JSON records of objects
## BEGIN

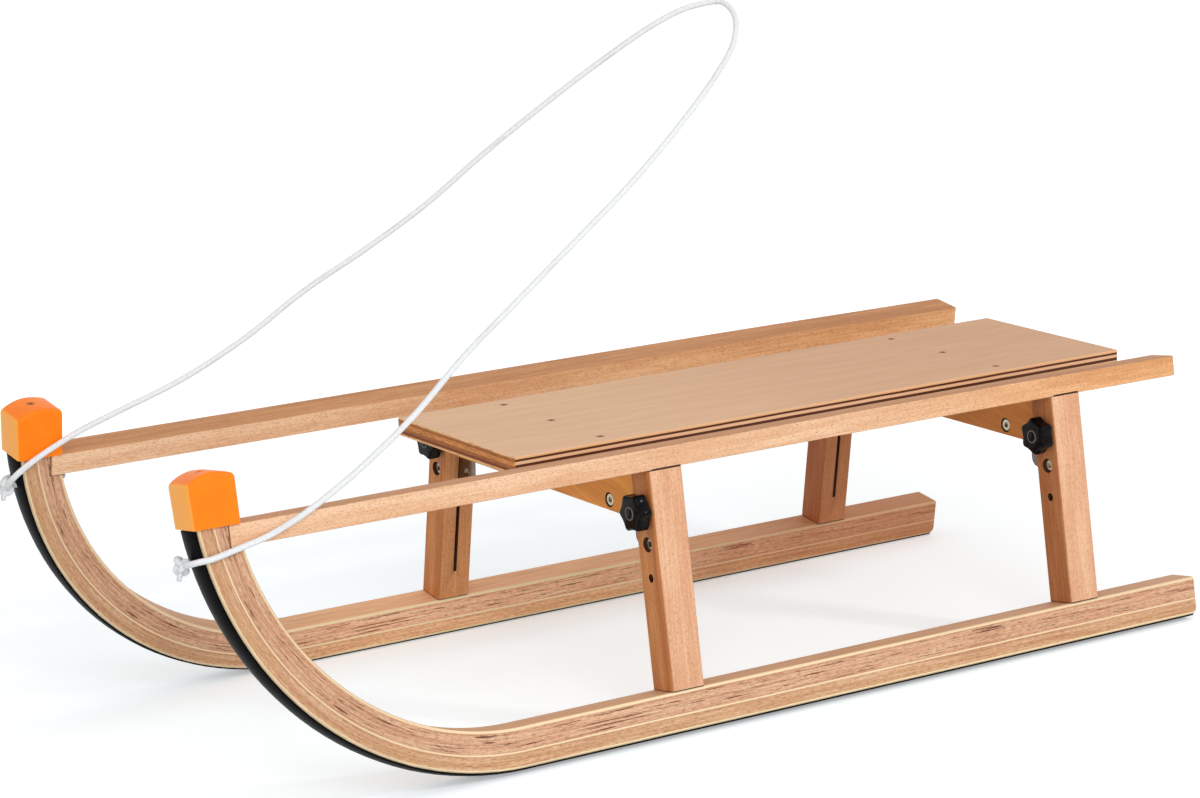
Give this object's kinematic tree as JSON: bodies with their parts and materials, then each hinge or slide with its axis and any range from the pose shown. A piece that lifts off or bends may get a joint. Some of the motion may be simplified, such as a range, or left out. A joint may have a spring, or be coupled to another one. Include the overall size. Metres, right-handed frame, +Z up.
{
  "type": "wooden sledge",
  "caption": "Folding wooden sledge: bent runners with capped horns, a plywood seat on crossbars, side frames that hinge inwards and lock with star knobs, and a pull rope.",
  "frame": {"origin": "on the ground, under the middle of the sledge's length and width, without the pull rope", "axes": "+X towards the rear end of the runners, the horns point to -X; +Y towards the right side; +Z up"},
  "size_m": [1.1173, 0.455, 0.6508],
  "materials": {
    "runner_beech": "oiled bent beech with pale veneer lines",
    "rail_beech": "planed beech, clear lacquer",
    "leg_beech": "planed beech, clear lacquer",
    "seat_ply": "sanded beech plywood, satin",
    "crossbar_ply": "golden varnish, satin",
    "cap_orange": "bright orange moulded plastic",
    "strip_black": "black extruded plastic with a soft sheen",
    "knob_black": "black moulded plastic, half gloss",
    "zinc_steel": "zinc plated",
    "insert_brass": "plain",
    "rope_white": "braided white cord"
  },
  "bodies": {
    "deck": {"seat_board": "seat_ply", "front_crossbar": "crossbar_ply", "rear_crossbar": "crossbar_ply", "front_seat_screw_1": "zinc_steel", "front_seat_screw_2": "zinc_steel", "front_seat_screw_3": "zinc_steel", "rear_seat_screw_1": "zinc_steel", "rear_seat_screw_2": "zinc_steel", "rear_seat_screw_3": "zinc_steel", "left_front_hinge_plate": "zinc_steel", "left_rear_hinge_plate": "zinc_steel", "right_front_hinge_plate": "zinc_steel", "right_rear_hinge_plate": "zinc_steel", "left_front_crossbar_screw": "zinc_steel", "left_rear_crossbar_screw": "zinc_steel", "right_front_crossbar_screw": "zinc_steel", "right_rear_crossbar_screw": "zinc_steel", "left_rope_strand": "rope_white", "right_rope_strand": "rope_white"},
    "left_frame": {"left_runner": "runner_beech", "left_sole_strip": "strip_black", "left_rail": "rail_beech", "left_horn_cap": "cap_orange", "left_cap_screw": "zinc_steel", "left_rope_knot": "rope_white", "left_rope_lead": "rope_white", "left_front_leg": "leg_beech", "left_rear_leg": "leg_beech", "left_front_pivot_screw": "zinc_steel", "left_rear_pivot_screw": "zinc_steel", "left_front_knob_insert": "insert_brass", "left_rear_knob_insert": "insert_brass", "left_front_lock_insert": "insert_brass", "left_rear_lock_insert": "insert_brass"},
    "right_frame": {"right_runner": "runner_beech", "right_sole_strip": "strip_black", "right_rail": "rail_beech", "right_horn_cap": "cap_orange", "right_cap_screw": "zinc_steel", "right_rope_knot": "rope_white", "right_rope_lead": "rope_white", "right_front_leg": "leg_beech", "right_rear_leg": "leg_beech", "right_front_pivot_screw": "zinc_steel", "right_rear_pivot_screw": "zinc_steel", "right_front_knob_insert": "insert_brass", "right_rear_knob_insert": "insert_brass", "right_front_lock_insert": "insert_brass", "right_rear_lock_insert": "insert_brass"},
    "left_front_stud": {"left_front_knob_stud": "zinc_steel"},
    "left_front_knob": {"left_front_knob_head": "knob_black"},
    "left_rear_stud": {"left_rear_knob_stud": "zinc_steel"},
    "left_rear_knob": {"left_rear_knob_head": "knob_black"},
    "right_front_stud": {"right_front_knob_stud": "zinc_steel"},
    "right_front_knob": {"right_front_knob_head": "knob_black"},
    "right_rear_stud": {"right_rear_knob_stud": "zinc_steel"},
    "right_rear_knob": {"right_rear_knob_head": "knob_black"}
  },
  "joints": [
    {"name": "left_frame_fold", "type": "hinge", "parent": "deck", "child": "left_frame", "pos_m": [0.16935, -0.18587, 0.17655], "axis": [1, 0, 0], "range_deg": [0, 98.6]},
    {"name": "right_frame_fold", "type": "hinge", "parent": "deck", "child": "right_frame", "pos_m": [0.16935, 0.18587, 0.17655], "axis": [-1, 0, 0], "range_deg": [0, 98.6]},
    {"name": "left_front_knob_travel", "type": "slide", "parent": "left_frame", "child": "left_front_stud", "axis": [-1, 0, 0], "range_m": [0, 0.00375]},
    {"name": "left_front_knob_turn", "type": "hinge", "parent": "left_front_stud", "child": "left_front_knob", "pos_m": [-0.087, -0.18119, 0.2075], "axis": [-1, 0, 0], "range_deg": [0, 1080]},
    {"name": "left_rear_knob_travel", "type": "slide", "parent": "left_frame", "child": "left_rear_stud", "axis": [-1, 0, 0], "range_m": [0, 0.00375]},
    {"name": "left_rear_knob_turn", "type": "hinge", "parent": "left_rear_stud", "child": "left_rear_knob", "pos_m": [0.3897, -0.18119, 0.2075], "axis": [-1, 0, 0], "range_deg": [0, 1080]},
    {"name": "right_front_knob_travel", "type": "slide", "parent": "right_frame", "child": "right_front_stud", "axis": [-1, 0, 0], "range_m": [0, 0.00375]},
    {"name": "right_front_knob_turn", "type": "hinge", "parent": "right_front_stud", "child": "right_front_knob", "pos_m": [-0.087, 0.18119, 0.2075], "axis": [-1, 0, 0], "range_deg": [0, 1080]},
    {"name": "right_rear_knob_travel", "type": "slide", "parent": "right_frame", "child": "right_rear_stud", "axis": [-1, 0, 0], "range_m": [0, 0.00375]},
    {"name": "right_rear_knob_turn", "type": "hinge", "parent": "right_rear_stud", "child": "right_rear_knob", "pos_m": [0.3897, 0.18119, 0.2075], "axis": [-1, 0, 0], "range_deg": [0, 1080]}
  ],
  "couplings": [
    {"joint": "left_front_knob_turn", "follows": "left_front_knob_travel", "rad_per_m": 5026.5},
    {"joint": "left_rear_knob_turn", "follows": "left_rear_knob_travel", "rad_per_m": 5026.5},
    {"joint": "right_front_knob_turn", "follows": "right_front_knob_travel", "rad_per_m": 5026.5},
    {"joint": "right_rear_knob_turn", "follows": "right_rear_knob_travel", "rad_per_m": 5026.5}
  ]
}
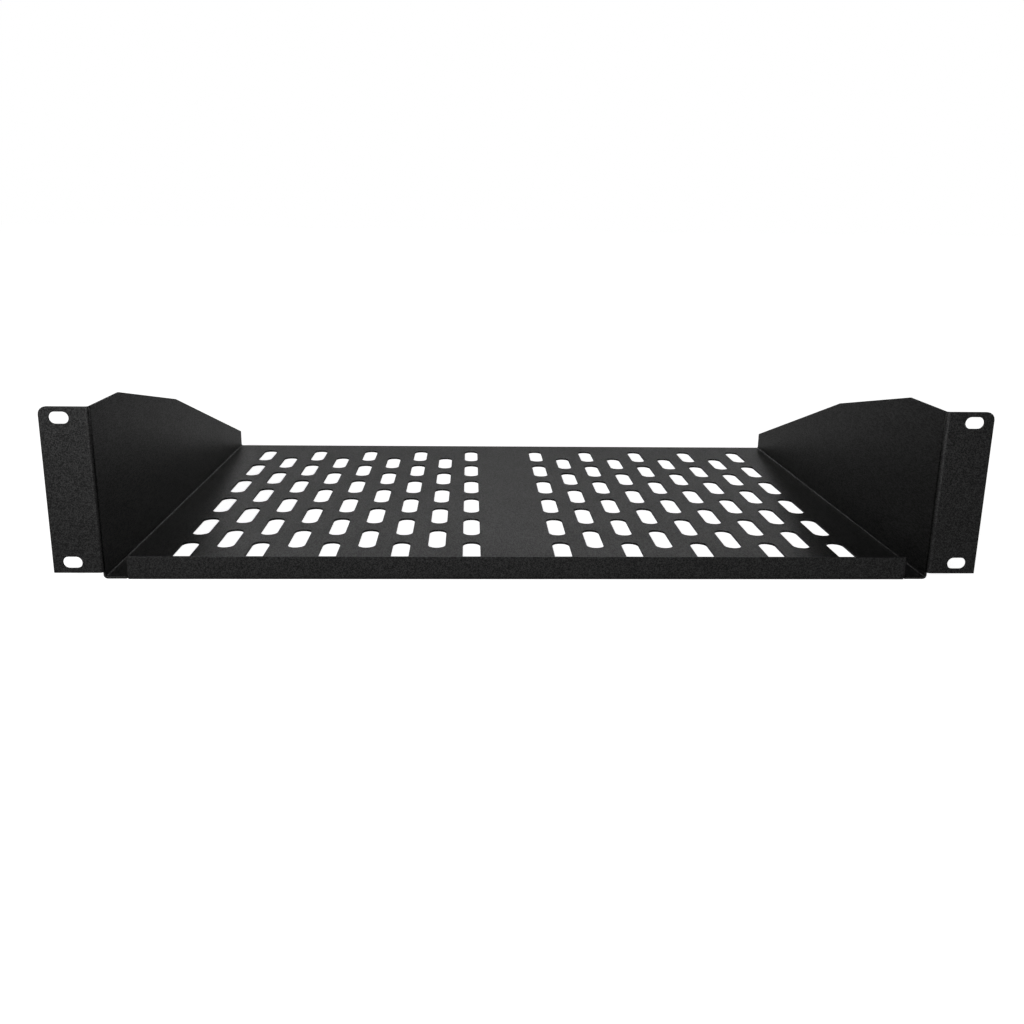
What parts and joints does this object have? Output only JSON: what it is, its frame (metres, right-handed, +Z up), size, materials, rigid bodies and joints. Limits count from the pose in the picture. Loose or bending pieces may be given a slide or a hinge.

## END

Write the complete data out, exactly as above.

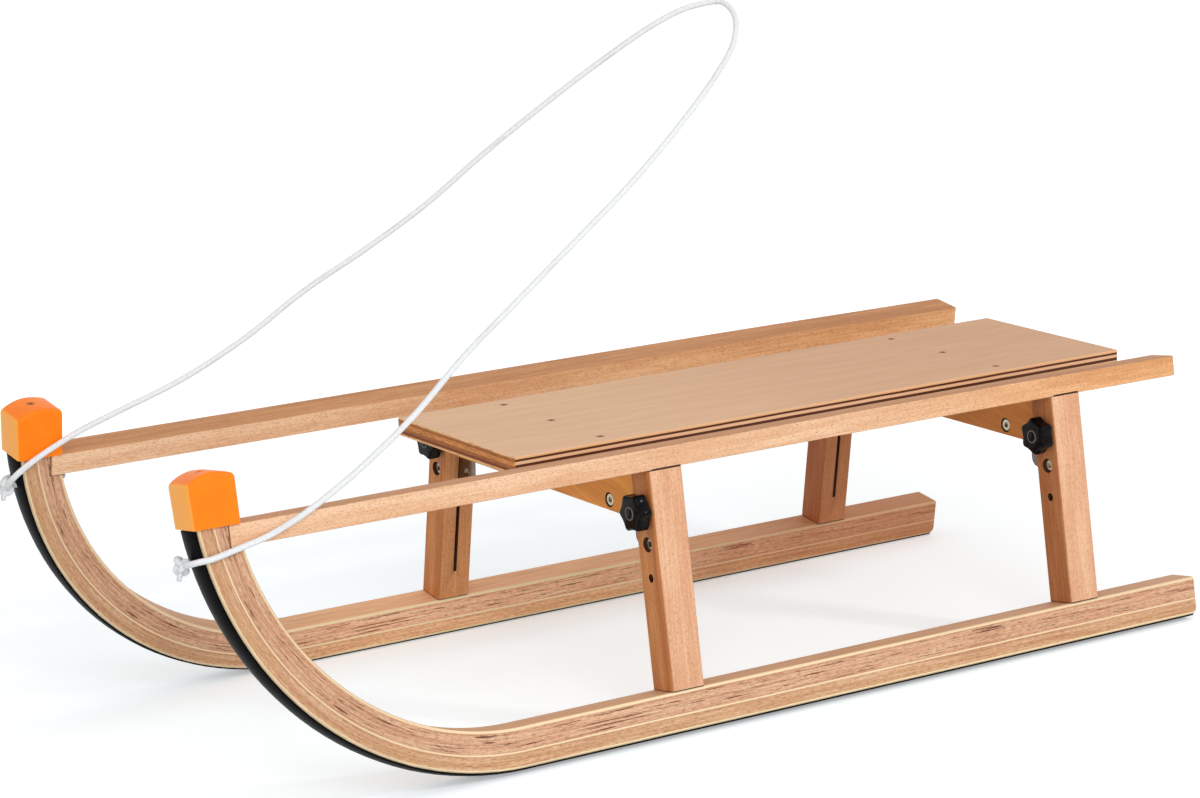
Give this object's kinematic tree as JSON: bodies with their parts and materials, then each hinge or slide with its axis and any range from the pose shown. A piece that lifts off or bends may get a joint. Some of the motion may be simplified, such as a range, or left out. A joint may have a spring, or be coupled to another one. Include the overall size. Metres, right-handed frame, +Z up.
{
  "type": "wooden sledge",
  "caption": "Folding wooden sledge: bent runners with capped horns, a plywood seat on crossbars, side frames that hinge inwards and lock with star knobs, and a pull rope.",
  "frame": {"origin": "on the ground, under the middle of the sledge's length and width, without the pull rope", "axes": "+X towards the rear end of the runners, the horns point to -X; +Y towards the right side; +Z up"},
  "size_m": [1.1173, 0.455, 0.6508],
  "materials": {
    "runner_beech": "oiled bent beech with pale veneer lines",
    "rail_beech": "planed beech, clear lacquer",
    "leg_beech": "planed beech, clear lacquer",
    "seat_ply": "sanded beech plywood, satin",
    "crossbar_ply": "golden varnish, satin",
    "cap_orange": "bright orange moulded plastic",
    "strip_black": "black extruded plastic with a soft sheen",
    "knob_black": "black moulded plastic, half gloss",
    "zinc_steel": "zinc plated",
    "insert_brass": "plain",
    "rope_white": "braided white cord"
  },
  "bodies": {
    "deck": {"seat_board": "seat_ply", "front_crossbar": "crossbar_ply", "rear_crossbar": "crossbar_ply", "front_seat_screw_1": "zinc_steel", "front_seat_screw_2": "zinc_steel", "front_seat_screw_3": "zinc_steel", "rear_seat_screw_1": "zinc_steel", "rear_seat_screw_2": "zinc_steel", "rear_seat_screw_3": "zinc_steel", "left_front_hinge_plate": "zinc_steel", "left_rear_hinge_plate": "zinc_steel", "right_front_hinge_plate": "zinc_steel", "right_rear_hinge_plate": "zinc_steel", "left_front_crossbar_screw": "zinc_steel", "left_rear_crossbar_screw": "zinc_steel", "right_front_crossbar_screw": "zinc_steel", "right_rear_crossbar_screw": "zinc_steel", "left_rope_strand": "rope_white", "right_rope_strand": "rope_white"},
    "left_frame": {"left_runner": "runner_beech", "left_sole_strip": "strip_black", "left_rail": "rail_beech", "left_horn_cap": "cap_orange", "left_cap_screw": "zinc_steel", "left_rope_knot": "rope_white", "left_rope_lead": "rope_white", "left_front_leg": "leg_beech", "left_rear_leg": "leg_beech", "left_front_pivot_screw": "zinc_steel", "left_rear_pivot_screw": "zinc_steel", "left_front_knob_insert": "insert_brass", "left_rear_knob_insert": "insert_brass", "left_front_lock_insert": "insert_brass", "left_rear_lock_insert": "insert_brass"},
    "right_frame": {"right_runner": "runner_beech", "right_sole_strip": "strip_black", "right_rail": "rail_beech", "right_horn_cap": "cap_orange", "right_cap_screw": "zinc_steel", "right_rope_knot": "rope_white", "right_rope_lead": "rope_white", "right_front_leg": "leg_beech", "right_rear_leg": "leg_beech", "right_front_pivot_screw": "zinc_steel", "right_rear_pivot_screw": "zinc_steel", "right_front_knob_insert": "insert_brass", "right_rear_knob_insert": "insert_brass", "right_front_lock_insert": "insert_brass", "right_rear_lock_insert": "insert_brass"},
    "left_front_stud": {"left_front_knob_stud": "zinc_steel"},
    "left_front_knob": {"left_front_knob_head": "knob_black"},
    "left_rear_stud": {"left_rear_knob_stud": "zinc_steel"},
    "left_rear_knob": {"left_rear_knob_head": "knob_black"},
    "right_front_stud": {"right_front_knob_stud": "zinc_steel"},
    "right_front_knob": {"right_front_knob_head": "knob_black"},
    "right_rear_stud": {"right_rear_knob_stud": "zinc_steel"},
    "right_rear_knob": {"right_rear_knob_head": "knob_black"}
  },
  "joints": [
    {"name": "left_frame_fold", "type": "hinge", "parent": "deck", "child": "left_frame", "pos_m": [0.16935, -0.18587, 0.17655], "axis": [1, 0, 0], "range_deg": [0, 98.6]},
    {"name": "right_frame_fold", "type": "hinge", "parent": "deck", "child": "right_frame", "pos_m": [0.16935, 0.18587, 0.17655], "axis": [-1, 0, 0], "range_deg": [0, 98.6]},
    {"name": "left_front_knob_travel", "type": "slide", "parent": "left_frame", "child": "left_front_stud", "axis": [-1, 0, 0], "range_m": [0, 0.00375]},
    {"name": "left_front_knob_turn", "type": "hinge", "parent": "left_front_stud", "child": "left_front_knob", "pos_m": [-0.087, -0.18119, 0.2075], "axis": [-1, 0, 0], "range_deg": [0, 1080]},
    {"name": "left_rear_knob_travel", "type": "slide", "parent": "left_frame", "child": "left_rear_stud", "axis": [-1, 0, 0], "range_m": [0, 0.00375]},
    {"name": "left_rear_knob_turn", "type": "hinge", "parent": "left_rear_stud", "child": "left_rear_knob", "pos_m": [0.3897, -0.18119, 0.2075], "axis": [-1, 0, 0], "range_deg": [0, 1080]},
    {"name": "right_front_knob_travel", "type": "slide", "parent": "right_frame", "child": "right_front_stud", "axis": [-1, 0, 0], "range_m": [0, 0.00375]},
    {"name": "right_front_knob_turn", "type": "hinge", "parent": "right_front_stud", "child": "right_front_knob", "pos_m": [-0.087, 0.18119, 0.2075], "axis": [-1, 0, 0], "range_deg": [0, 1080]},
    {"name": "right_rear_knob_travel", "type": "slide", "parent": "right_frame", "child": "right_rear_stud", "axis": [-1, 0, 0], "range_m": [0, 0.00375]},
    {"name": "right_rear_knob_turn", "type": "hinge", "parent": "right_rear_stud", "child": "right_rear_knob", "pos_m": [0.3897, 0.18119, 0.2075], "axis": [-1, 0, 0], "range_deg": [0, 1080]}
  ],
  "couplings": [
    {"joint": "left_front_knob_turn", "follows": "left_front_knob_travel", "rad_per_m": 5026.5},
    {"joint": "left_rear_knob_turn", "follows": "left_rear_knob_travel", "rad_per_m": 5026.5},
    {"joint": "right_front_knob_turn", "follows": "right_front_knob_travel", "rad_per_m": 5026.5},
    {"joint": "right_rear_knob_turn", "follows": "right_rear_knob_travel", "rad_per_m": 5026.5}
  ]
}
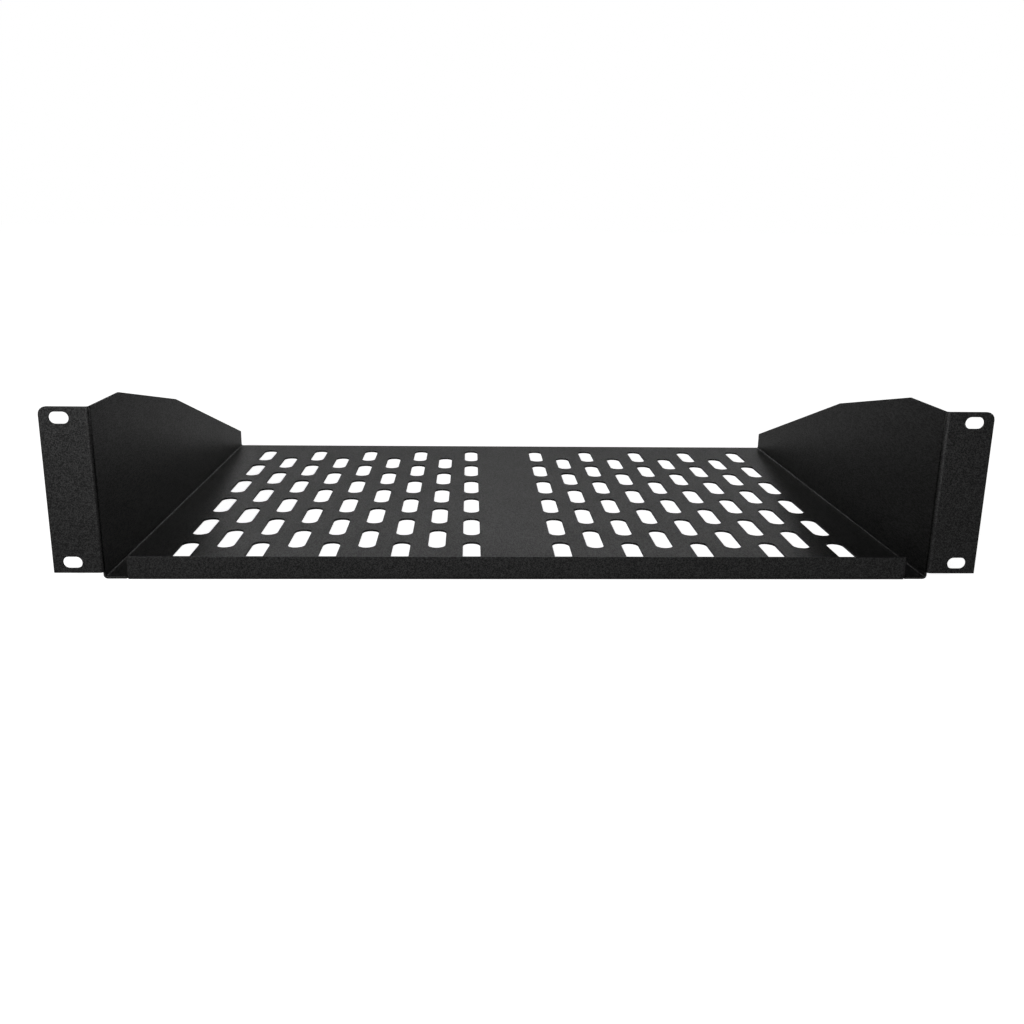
What parts and joints does this object have? Output only JSON: what it is, its frame (metres, right-handed, +Z up), size, materials, rigid bodies and joints. Limits count from the pose in the picture. Loose or bending pieces may be given a slide or a hinge.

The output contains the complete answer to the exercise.